GOAL OF THE EXERCISE: Repeat the whole listing below, word for word.

SOURCE EXCERPT:
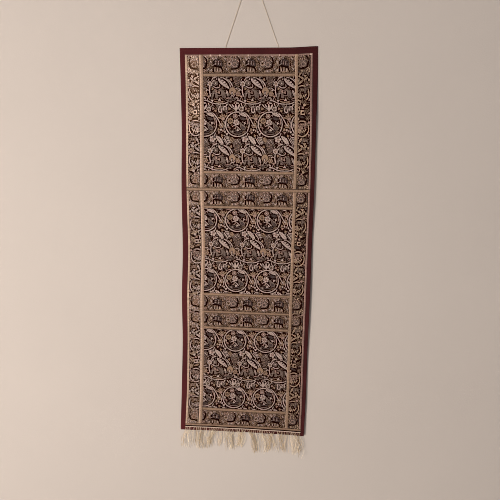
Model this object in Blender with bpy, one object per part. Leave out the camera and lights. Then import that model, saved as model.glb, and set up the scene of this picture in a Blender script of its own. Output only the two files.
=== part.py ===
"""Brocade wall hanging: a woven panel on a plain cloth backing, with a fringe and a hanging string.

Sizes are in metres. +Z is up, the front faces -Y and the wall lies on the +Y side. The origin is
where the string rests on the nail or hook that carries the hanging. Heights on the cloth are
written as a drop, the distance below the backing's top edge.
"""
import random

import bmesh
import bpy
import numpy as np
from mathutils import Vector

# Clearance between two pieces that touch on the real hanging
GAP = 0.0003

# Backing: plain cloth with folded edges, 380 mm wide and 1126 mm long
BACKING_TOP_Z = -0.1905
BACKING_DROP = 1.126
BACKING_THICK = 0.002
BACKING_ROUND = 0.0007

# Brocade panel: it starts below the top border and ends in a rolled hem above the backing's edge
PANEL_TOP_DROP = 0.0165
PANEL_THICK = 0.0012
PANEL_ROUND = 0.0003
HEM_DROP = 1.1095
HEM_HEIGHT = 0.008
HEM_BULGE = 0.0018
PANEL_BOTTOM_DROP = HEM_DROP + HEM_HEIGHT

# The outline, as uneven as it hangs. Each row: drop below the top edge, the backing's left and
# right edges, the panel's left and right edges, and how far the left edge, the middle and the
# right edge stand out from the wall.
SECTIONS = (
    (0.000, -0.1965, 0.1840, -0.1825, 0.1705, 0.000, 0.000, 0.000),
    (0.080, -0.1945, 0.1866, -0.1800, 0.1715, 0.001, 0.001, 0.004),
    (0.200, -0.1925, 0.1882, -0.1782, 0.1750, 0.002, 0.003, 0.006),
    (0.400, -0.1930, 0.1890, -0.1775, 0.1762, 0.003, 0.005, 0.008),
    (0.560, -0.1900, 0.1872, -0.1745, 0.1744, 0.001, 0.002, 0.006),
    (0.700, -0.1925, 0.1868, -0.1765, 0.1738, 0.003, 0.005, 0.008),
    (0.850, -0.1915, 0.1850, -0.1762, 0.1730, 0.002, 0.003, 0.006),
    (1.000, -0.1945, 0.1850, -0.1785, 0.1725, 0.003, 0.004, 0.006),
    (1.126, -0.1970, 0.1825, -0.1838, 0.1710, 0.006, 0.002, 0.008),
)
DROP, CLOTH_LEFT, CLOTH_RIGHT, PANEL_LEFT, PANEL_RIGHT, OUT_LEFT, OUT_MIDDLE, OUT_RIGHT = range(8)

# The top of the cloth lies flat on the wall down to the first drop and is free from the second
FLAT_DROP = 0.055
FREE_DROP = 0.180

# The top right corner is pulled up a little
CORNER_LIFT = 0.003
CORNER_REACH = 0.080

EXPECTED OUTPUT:
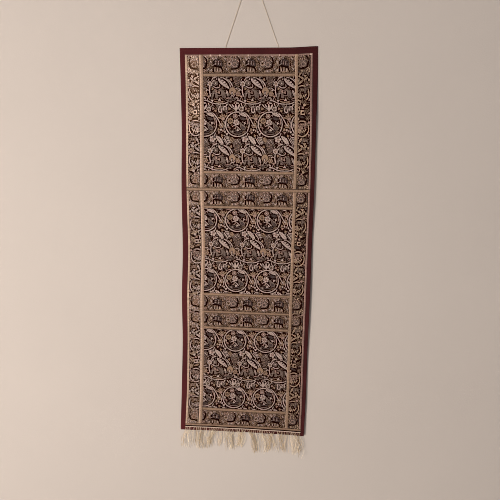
Model this object in Blender with bpy, one object per part. Leave out the camera and lights. Then import that model, saved as model.glb, and set up the scene of this picture in a Blender script of its own. Output only the two files.
=== part.py ===
"""Brocade wall hanging: a woven panel on a plain cloth backing, with a fringe and a hanging string.

Sizes are in metres. +Z is up, the front faces -Y and the wall lies on the +Y side. The origin is
where the string rests on the nail or hook that carries the hanging. Heights on the cloth are
written as a drop, the distance below the backing's top edge.
"""
import random

import bmesh
import bpy
import numpy as np
from mathutils import Vector

# Clearance between two pieces that touch on the real hanging
GAP = 0.0003

# Backing: plain cloth with folded edges, 380 mm wide and 1126 mm long
BACKING_TOP_Z = -0.1905
BACKING_DROP = 1.126
BACKING_THICK = 0.002
BACKING_ROUND = 0.0007

# Brocade panel: it starts below the top border and ends in a rolled hem above the backing's edge
PANEL_TOP_DROP = 0.0165
PANEL_THICK = 0.0012
PANEL_ROUND = 0.0003
HEM_DROP = 1.1095
HEM_HEIGHT = 0.008
HEM_BULGE = 0.0018
PANEL_BOTTOM_DROP = HEM_DROP + HEM_HEIGHT

# The outline, as uneven as it hangs. Each row: drop below the top edge, the backing's left and
# right edges, the panel's left and right edges, and how far the left edge, the middle and the
# right edge stand out from the wall.
SECTIONS = (
    (0.000, -0.1965, 0.1840, -0.1825, 0.1705, 0.000, 0.000, 0.000),
    (0.080, -0.1945, 0.1866, -0.1800, 0.1715, 0.001, 0.001, 0.004),
    (0.200, -0.1925, 0.1882, -0.1782, 0.1750, 0.002, 0.003, 0.006),
    (0.400, -0.1930, 0.1890, -0.1775, 0.1762, 0.003, 0.005, 0.008),
    (0.560, -0.1900, 0.1872, -0.1745, 0.1744, 0.001, 0.002, 0.006),
    (0.700, -0.1925, 0.1868, -0.1765, 0.1738, 0.003, 0.005, 0.008),
    (0.850, -0.1915, 0.1850, -0.1762, 0.1730, 0.002, 0.003, 0.006),
    (1.000, -0.1945, 0.1850, -0.1785, 0.1725, 0.003, 0.004, 0.006),
    (1.126, -0.1970, 0.1825, -0.1838, 0.1710, 0.006, 0.002, 0.008),
)
DROP, CLOTH_LEFT, CLOTH_RIGHT, PANEL_LEFT, PANEL_RIGHT, OUT_LEFT, OUT_MIDDLE, OUT_RIGHT = range(8)

# The top of the cloth lies flat on the wall down to the first drop and is free from the second
FLAT_DROP = 0.055
FREE_DROP = 0.180

# The top right corner is pulled up a little
CORNER_LIFT = 0.003
CORNER_REACH = 0.080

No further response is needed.